* _Description of the task_
Return, exactly as written, the run of lines that begins at the line containing "from mathutils import Matrix, Vector" and ends at the line containing "nodes[node].hide_render = nodes[node].hide_viewport". Nothing outside that run belongs in the answer.

* _Raw data_
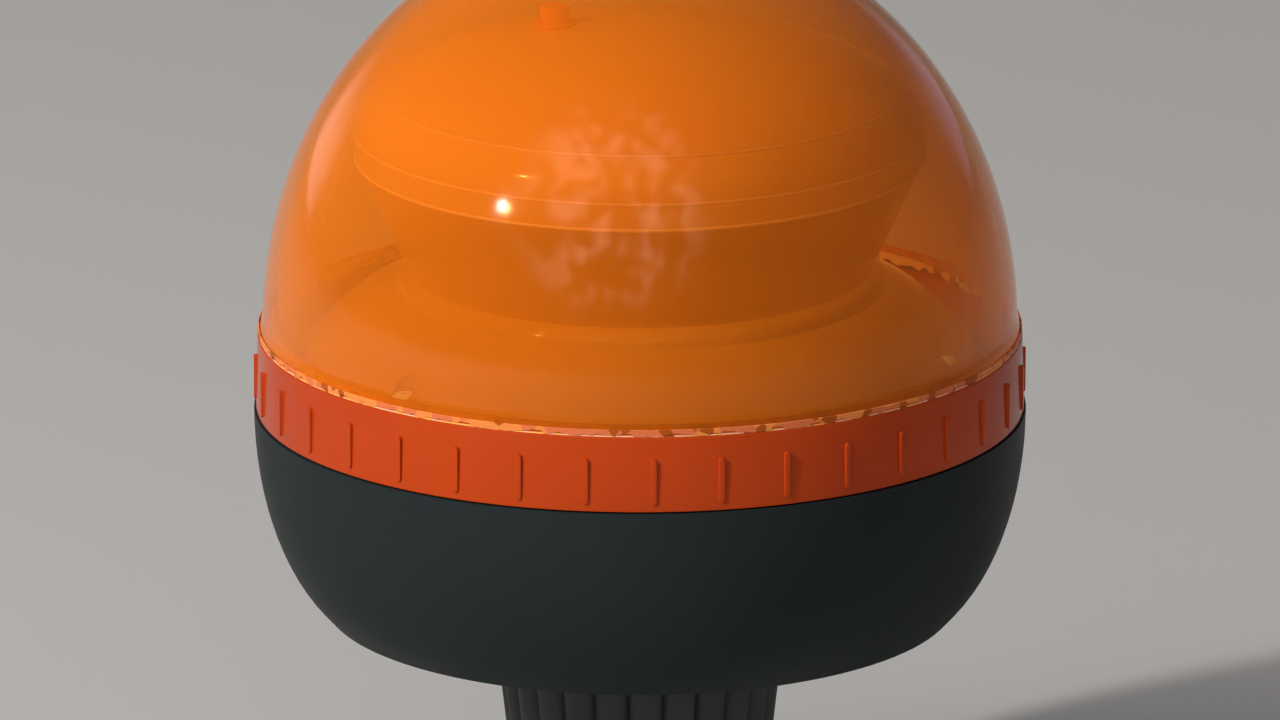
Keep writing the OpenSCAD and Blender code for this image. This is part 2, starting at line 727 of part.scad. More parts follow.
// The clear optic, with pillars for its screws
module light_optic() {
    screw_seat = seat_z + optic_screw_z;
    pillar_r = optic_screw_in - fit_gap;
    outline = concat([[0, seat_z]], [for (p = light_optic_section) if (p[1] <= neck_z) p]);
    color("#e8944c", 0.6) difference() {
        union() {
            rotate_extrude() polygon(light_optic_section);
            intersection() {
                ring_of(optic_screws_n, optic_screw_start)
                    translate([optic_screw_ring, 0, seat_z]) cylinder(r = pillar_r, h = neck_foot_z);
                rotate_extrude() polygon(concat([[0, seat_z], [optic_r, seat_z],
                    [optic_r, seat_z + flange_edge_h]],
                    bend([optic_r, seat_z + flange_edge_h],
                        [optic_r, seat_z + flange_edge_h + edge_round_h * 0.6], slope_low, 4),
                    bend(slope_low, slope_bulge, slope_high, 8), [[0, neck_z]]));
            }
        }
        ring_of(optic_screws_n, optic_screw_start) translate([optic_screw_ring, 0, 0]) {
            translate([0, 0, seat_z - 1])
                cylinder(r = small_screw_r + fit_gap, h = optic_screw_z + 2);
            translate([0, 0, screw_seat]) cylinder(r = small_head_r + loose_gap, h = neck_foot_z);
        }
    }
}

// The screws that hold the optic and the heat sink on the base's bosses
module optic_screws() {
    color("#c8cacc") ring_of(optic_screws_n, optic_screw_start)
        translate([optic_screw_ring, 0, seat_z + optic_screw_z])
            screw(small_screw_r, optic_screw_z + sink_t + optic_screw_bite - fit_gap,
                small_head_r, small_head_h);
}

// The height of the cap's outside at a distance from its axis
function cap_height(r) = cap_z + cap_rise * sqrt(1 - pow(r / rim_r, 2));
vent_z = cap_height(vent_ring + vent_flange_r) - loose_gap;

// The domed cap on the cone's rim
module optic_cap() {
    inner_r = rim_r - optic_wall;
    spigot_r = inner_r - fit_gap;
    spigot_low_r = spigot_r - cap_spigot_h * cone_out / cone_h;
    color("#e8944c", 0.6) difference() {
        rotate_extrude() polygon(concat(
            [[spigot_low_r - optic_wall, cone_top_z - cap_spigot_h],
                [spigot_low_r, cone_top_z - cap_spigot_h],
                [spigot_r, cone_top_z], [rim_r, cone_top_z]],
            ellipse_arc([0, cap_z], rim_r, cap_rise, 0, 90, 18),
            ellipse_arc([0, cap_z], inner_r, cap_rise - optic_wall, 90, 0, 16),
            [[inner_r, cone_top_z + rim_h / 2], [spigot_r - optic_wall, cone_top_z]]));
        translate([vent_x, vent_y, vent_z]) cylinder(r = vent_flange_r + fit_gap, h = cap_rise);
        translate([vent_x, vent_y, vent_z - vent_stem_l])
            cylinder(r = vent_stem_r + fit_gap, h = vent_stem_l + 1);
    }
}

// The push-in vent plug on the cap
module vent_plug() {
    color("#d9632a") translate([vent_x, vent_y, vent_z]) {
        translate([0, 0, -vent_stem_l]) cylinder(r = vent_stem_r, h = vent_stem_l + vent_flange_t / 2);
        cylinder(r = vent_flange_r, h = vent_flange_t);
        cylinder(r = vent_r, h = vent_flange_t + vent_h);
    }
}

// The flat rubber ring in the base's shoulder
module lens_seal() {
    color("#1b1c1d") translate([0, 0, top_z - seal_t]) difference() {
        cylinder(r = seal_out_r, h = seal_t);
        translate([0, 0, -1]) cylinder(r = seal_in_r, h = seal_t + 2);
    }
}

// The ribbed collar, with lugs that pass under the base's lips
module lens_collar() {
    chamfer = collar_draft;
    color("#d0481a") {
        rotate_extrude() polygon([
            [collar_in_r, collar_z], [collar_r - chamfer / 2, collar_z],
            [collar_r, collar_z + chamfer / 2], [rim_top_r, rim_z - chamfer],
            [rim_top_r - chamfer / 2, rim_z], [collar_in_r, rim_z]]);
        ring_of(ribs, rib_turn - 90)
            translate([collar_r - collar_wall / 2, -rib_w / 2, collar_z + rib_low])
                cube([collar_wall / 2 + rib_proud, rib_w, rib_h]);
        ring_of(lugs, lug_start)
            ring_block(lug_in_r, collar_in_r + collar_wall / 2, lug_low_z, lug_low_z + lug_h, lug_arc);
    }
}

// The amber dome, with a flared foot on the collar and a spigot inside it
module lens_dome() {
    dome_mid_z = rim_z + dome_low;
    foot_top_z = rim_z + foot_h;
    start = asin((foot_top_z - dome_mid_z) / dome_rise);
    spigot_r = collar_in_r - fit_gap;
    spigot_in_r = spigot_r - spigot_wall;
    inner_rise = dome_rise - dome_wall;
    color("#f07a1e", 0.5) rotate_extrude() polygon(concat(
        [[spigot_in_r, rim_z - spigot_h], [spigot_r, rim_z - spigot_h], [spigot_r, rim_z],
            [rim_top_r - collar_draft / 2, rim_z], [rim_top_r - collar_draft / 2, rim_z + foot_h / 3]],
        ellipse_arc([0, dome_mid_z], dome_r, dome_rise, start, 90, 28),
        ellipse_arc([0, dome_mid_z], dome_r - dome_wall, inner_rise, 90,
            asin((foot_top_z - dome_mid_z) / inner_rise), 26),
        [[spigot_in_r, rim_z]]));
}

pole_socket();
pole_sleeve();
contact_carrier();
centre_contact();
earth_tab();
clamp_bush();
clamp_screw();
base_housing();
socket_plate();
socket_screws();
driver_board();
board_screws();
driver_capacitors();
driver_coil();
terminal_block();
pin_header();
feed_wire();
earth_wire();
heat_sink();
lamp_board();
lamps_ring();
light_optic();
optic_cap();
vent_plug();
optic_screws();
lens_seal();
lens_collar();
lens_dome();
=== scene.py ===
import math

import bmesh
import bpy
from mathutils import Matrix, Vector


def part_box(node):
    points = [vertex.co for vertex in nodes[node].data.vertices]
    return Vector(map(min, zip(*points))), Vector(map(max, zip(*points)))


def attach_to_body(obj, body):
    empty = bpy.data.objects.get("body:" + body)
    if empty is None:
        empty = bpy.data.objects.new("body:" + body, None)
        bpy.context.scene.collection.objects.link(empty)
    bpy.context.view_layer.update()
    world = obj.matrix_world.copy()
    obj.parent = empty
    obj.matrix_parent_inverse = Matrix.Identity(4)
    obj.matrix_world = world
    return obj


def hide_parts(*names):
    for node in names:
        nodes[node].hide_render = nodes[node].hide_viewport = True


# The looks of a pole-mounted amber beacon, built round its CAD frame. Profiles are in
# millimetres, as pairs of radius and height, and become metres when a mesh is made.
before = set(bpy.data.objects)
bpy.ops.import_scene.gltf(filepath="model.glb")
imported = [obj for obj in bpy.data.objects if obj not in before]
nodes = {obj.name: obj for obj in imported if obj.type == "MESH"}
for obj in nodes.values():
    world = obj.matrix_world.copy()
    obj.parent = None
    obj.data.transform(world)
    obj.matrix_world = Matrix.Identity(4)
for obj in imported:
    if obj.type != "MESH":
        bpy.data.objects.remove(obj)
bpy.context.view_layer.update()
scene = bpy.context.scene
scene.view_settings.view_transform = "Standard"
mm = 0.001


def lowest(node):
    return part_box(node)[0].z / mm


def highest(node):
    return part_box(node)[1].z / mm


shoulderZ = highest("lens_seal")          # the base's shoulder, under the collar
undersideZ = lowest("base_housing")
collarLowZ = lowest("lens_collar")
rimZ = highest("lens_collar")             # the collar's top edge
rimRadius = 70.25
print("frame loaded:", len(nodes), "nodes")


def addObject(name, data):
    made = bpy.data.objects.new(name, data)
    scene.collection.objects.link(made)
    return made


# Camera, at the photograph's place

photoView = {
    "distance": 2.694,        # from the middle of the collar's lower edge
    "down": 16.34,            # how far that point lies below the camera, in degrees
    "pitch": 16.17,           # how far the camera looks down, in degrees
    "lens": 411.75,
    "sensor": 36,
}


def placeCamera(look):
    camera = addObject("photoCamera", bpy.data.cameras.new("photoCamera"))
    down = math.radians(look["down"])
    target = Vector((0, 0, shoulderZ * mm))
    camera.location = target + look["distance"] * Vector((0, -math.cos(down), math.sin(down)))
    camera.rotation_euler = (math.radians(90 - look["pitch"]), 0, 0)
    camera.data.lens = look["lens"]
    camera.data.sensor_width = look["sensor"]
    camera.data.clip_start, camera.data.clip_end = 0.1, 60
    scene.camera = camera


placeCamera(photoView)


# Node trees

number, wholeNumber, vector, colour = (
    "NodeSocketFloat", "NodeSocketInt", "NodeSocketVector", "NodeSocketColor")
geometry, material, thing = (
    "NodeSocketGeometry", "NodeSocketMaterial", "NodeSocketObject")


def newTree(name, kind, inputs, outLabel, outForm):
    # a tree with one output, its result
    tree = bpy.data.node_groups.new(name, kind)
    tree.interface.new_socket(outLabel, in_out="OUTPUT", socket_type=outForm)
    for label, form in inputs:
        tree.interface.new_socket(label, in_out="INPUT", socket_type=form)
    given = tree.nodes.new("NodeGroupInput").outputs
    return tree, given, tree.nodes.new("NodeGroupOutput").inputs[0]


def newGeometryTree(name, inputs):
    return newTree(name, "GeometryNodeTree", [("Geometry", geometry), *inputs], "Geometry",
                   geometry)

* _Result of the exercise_
from mathutils import Matrix, Vector


def part_box(node):
    points = [vertex.co for vertex in nodes[node].data.vertices]
    return Vector(map(min, zip(*points))), Vector(map(max, zip(*points)))


def attach_to_body(obj, body):
    empty = bpy.data.objects.get("body:" + body)
    if empty is None:
        empty = bpy.data.objects.new("body:" + body, None)
        bpy.context.scene.collection.objects.link(empty)
    bpy.context.view_layer.update()
    world = obj.matrix_world.copy()
    obj.parent = empty
    obj.matrix_parent_inverse = Matrix.Identity(4)
    obj.matrix_world = world
    return obj


def hide_parts(*names):
    for node in names:
        nodes[node].hide_render = nodes[node].hide_viewport = True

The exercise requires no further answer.